◆ PROVIDED DATA
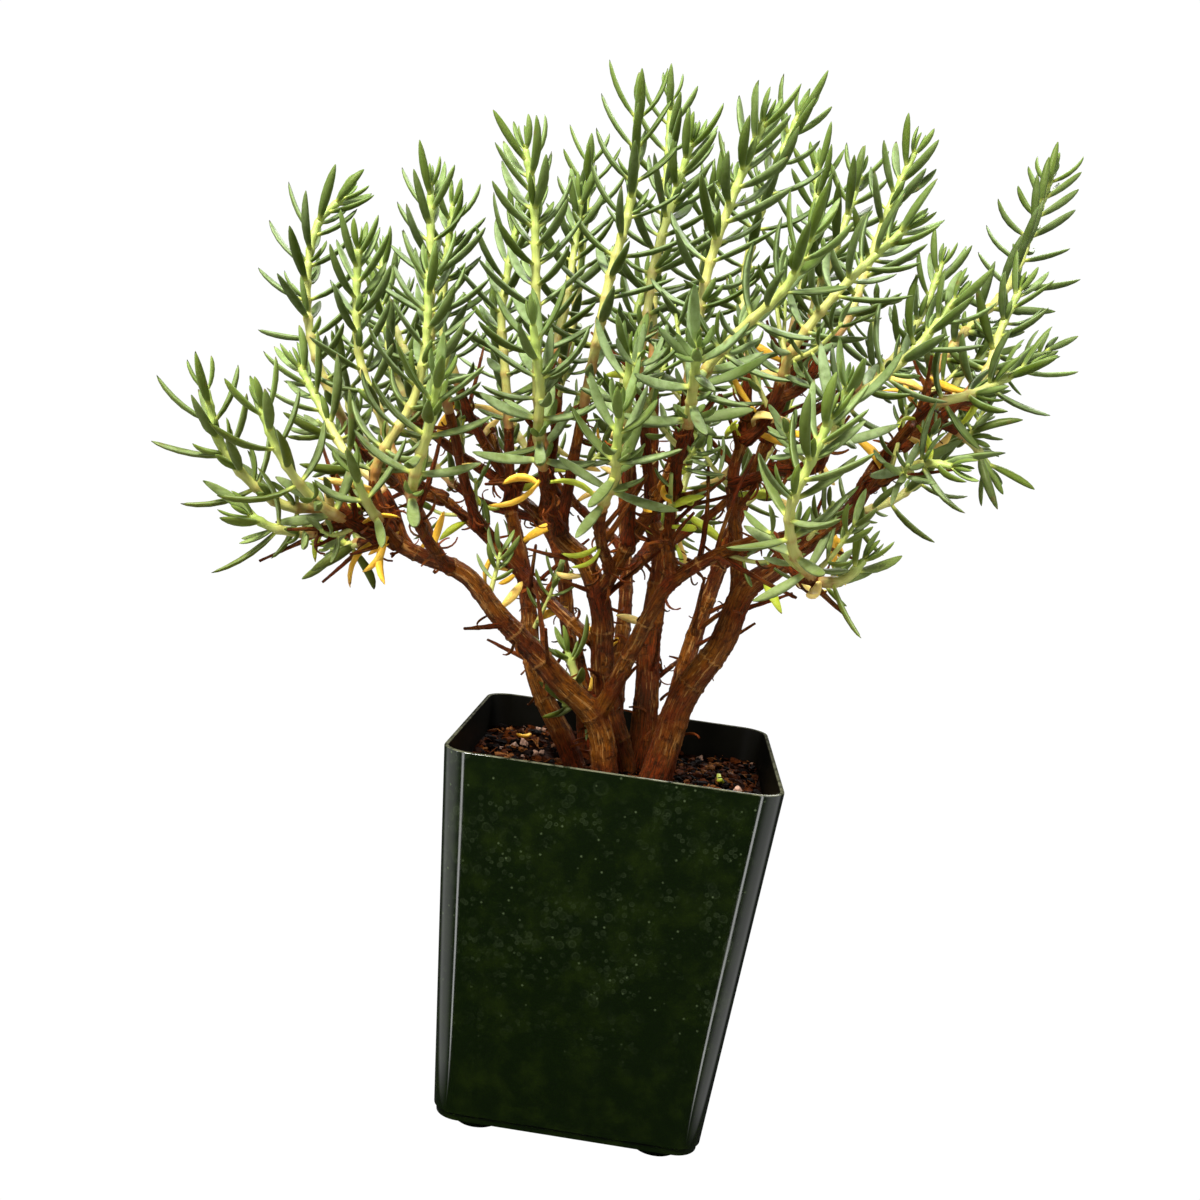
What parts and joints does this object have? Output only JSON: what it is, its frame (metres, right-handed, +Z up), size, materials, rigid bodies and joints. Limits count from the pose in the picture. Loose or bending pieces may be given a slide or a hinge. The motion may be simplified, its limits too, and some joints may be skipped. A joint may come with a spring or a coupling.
{
  "type": "jade bonsai",
  "caption": "Small jade bonsai with many brown stems and narrow grey-green leaves, planted in a tapered square nursery pot with soil.",
  "frame": {"origin": "middle of the pot's base, on the surface that its four feet stand on, below the middle of the crown", "axes": "+Z up, -Y towards the front of the pot and plant, +X to the right"},
  "size_m": [0.1713, 0.129, 0.2149],
  "materials": {
    "pot_plastic": "gloss",
    "soil": "matte",
    "bark": "matte",
    "foliage": "satin"
  },
  "bodies": {
    "root": {"pot": "pot_plastic", "soil": "soil", "wood": "bark", "leafy_stem_01": "foliage", "leafy_stem_02": "foliage", "leafy_stem_03": "foliage", "leafy_stem_04": "foliage", "leafy_stem_05": "foliage", "leafy_stem_06": "foliage", "leafy_stem_07": "foliage", "leafy_stem_08": "foliage", "leafy_stem_09": "foliage", "leafy_stem_10": "foliage", "leafy_stem_11": "foliage", "leafy_stem_12": "foliage", "leafy_stem_13": "foliage", "leafy_stem_14": "foliage", "leafy_stem_15": "foliage", "leafy_stem_16": "foliage", "leafy_stem_17": "foliage", "leafy_stem_18": "foliage", "leafy_stem_19": "foliage", "leafy_stem_20": "foliage", "leafy_stem_21": "foliage", "leafy_stem_22": "foliage", "leafy_stem_23": "foliage", "leafy_stem_24": "foliage", "leafy_stem_25": "foliage", "leafy_stem_26": "foliage", "leafy_stem_27": "foliage", "leafy_stem_28": "foliage", "leafy_stem_29": "foliage", "leafy_stem_30": "foliage", "leafy_stem_31": "foliage", "leafy_stem_32": "foliage", "leafy_stem_33": "foliage", "leafy_stem_34": "foliage", "leafy_stem_35": "foliage", "leafy_stem_36": "foliage", "leafy_stem_37": "foliage", "leafy_stem_38": "foliage", "leafy_stem_39": "foliage", "leafy_stem_40": "foliage", "leafy_stem_41": "foliage", "leafy_stem_42": "foliage", "leafy_stem_43": "foliage", "leafy_stem_44": "foliage", "leafy_stem_45": "foliage", "leafy_stem_46": "foliage", "leafy_stem_47": "foliage", "leafy_stem_48": "foliage", "leafy_stem_49": "foliage", "leafy_stem_50": "foliage", "leafy_stem_51": "foliage", "leafy_stem_52": "foliage"}
  },
  "joints": []
}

◆ GIVEN INSTRUCTION
Extract all of the data shown above and repeat it verbatim.

◆ REPLY TO THE TASK
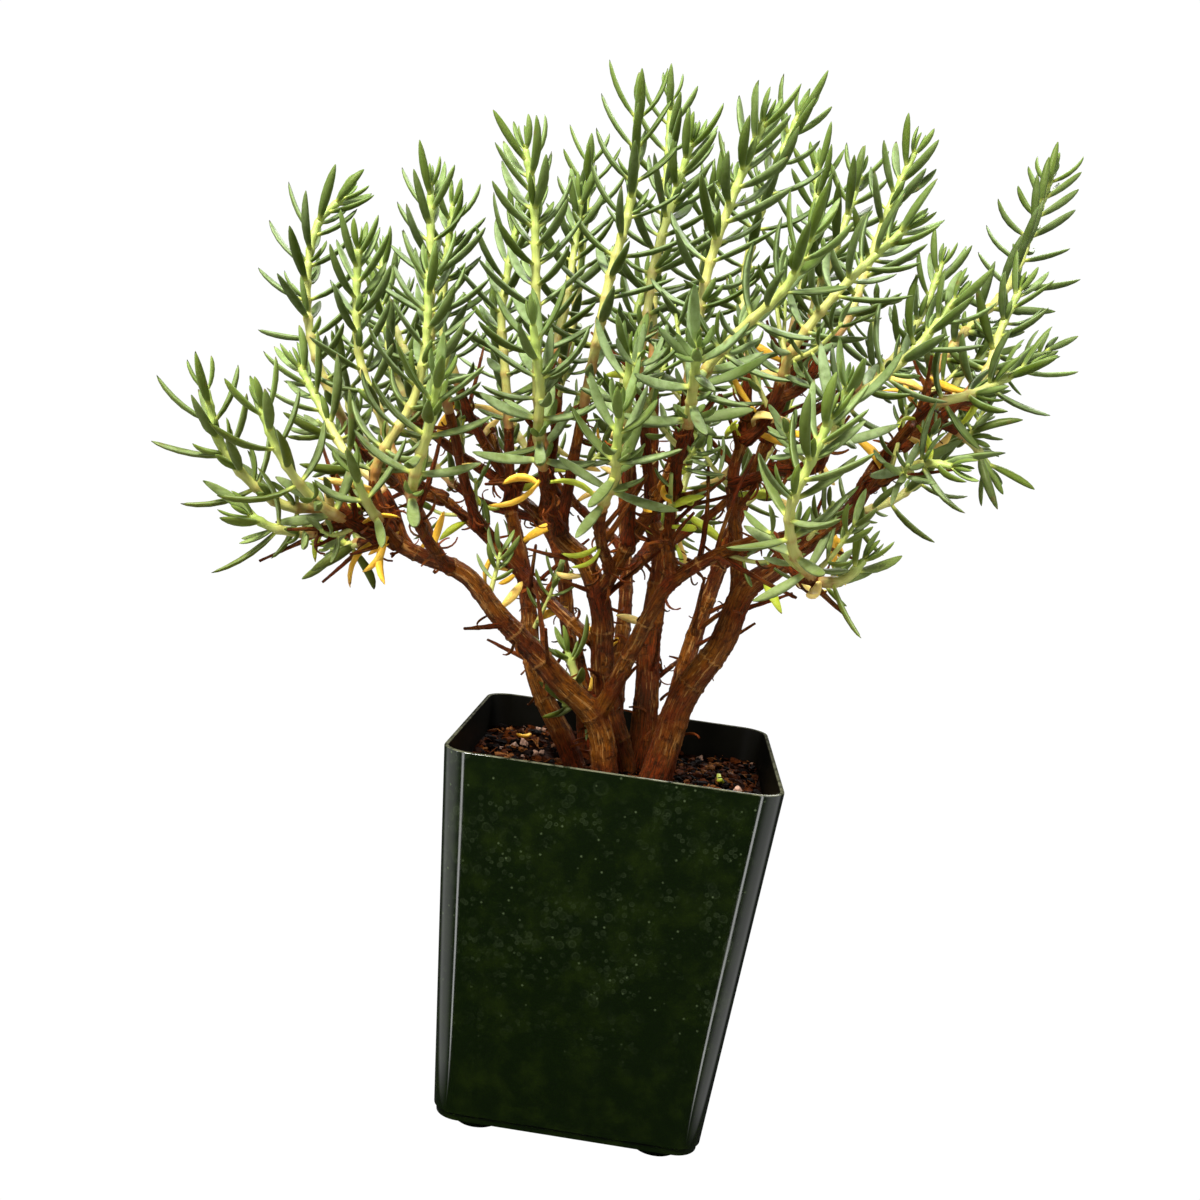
What parts and joints does this object have? Output only JSON: what it is, its frame (metres, right-handed, +Z up), size, materials, rigid bodies and joints. Limits count from the pose in the picture. Loose or bending pieces may be given a slide or a hinge. The motion may be simplified, its limits too, and some joints may be skipped. A joint may come with a spring or a coupling.
{
  "type": "jade bonsai",
  "caption": "Small jade bonsai with many brown stems and narrow grey-green leaves, planted in a tapered square nursery pot with soil.",
  "frame": {"origin": "middle of the pot's base, on the surface that its four feet stand on, below the middle of the crown", "axes": "+Z up, -Y towards the front of the pot and plant, +X to the right"},
  "size_m": [0.1713, 0.129, 0.2149],
  "materials": {
    "pot_plastic": "gloss",
    "soil": "matte",
    "bark": "matte",
    "foliage": "satin"
  },
  "bodies": {
    "root": {"pot": "pot_plastic", "soil": "soil", "wood": "bark", "leafy_stem_01": "foliage", "leafy_stem_02": "foliage", "leafy_stem_03": "foliage", "leafy_stem_04": "foliage", "leafy_stem_05": "foliage", "leafy_stem_06": "foliage", "leafy_stem_07": "foliage", "leafy_stem_08": "foliage", "leafy_stem_09": "foliage", "leafy_stem_10": "foliage", "leafy_stem_11": "foliage", "leafy_stem_12": "foliage", "leafy_stem_13": "foliage", "leafy_stem_14": "foliage", "leafy_stem_15": "foliage", "leafy_stem_16": "foliage", "leafy_stem_17": "foliage", "leafy_stem_18": "foliage", "leafy_stem_19": "foliage", "leafy_stem_20": "foliage", "leafy_stem_21": "foliage", "leafy_stem_22": "foliage", "leafy_stem_23": "foliage", "leafy_stem_24": "foliage", "leafy_stem_25": "foliage", "leafy_stem_26": "foliage", "leafy_stem_27": "foliage", "leafy_stem_28": "foliage", "leafy_stem_29": "foliage", "leafy_stem_30": "foliage", "leafy_stem_31": "foliage", "leafy_stem_32": "foliage", "leafy_stem_33": "foliage", "leafy_stem_34": "foliage", "leafy_stem_35": "foliage", "leafy_stem_36": "foliage", "leafy_stem_37": "foliage", "leafy_stem_38": "foliage", "leafy_stem_39": "foliage", "leafy_stem_40": "foliage", "leafy_stem_41": "foliage", "leafy_stem_42": "foliage", "leafy_stem_43": "foliage", "leafy_stem_44": "foliage", "leafy_stem_45": "foliage", "leafy_stem_46": "foliage", "leafy_stem_47": "foliage", "leafy_stem_48": "foliage", "leafy_stem_49": "foliage", "leafy_stem_50": "foliage", "leafy_stem_51": "foliage", "leafy_stem_52": "foliage"}
  },
  "joints": []
}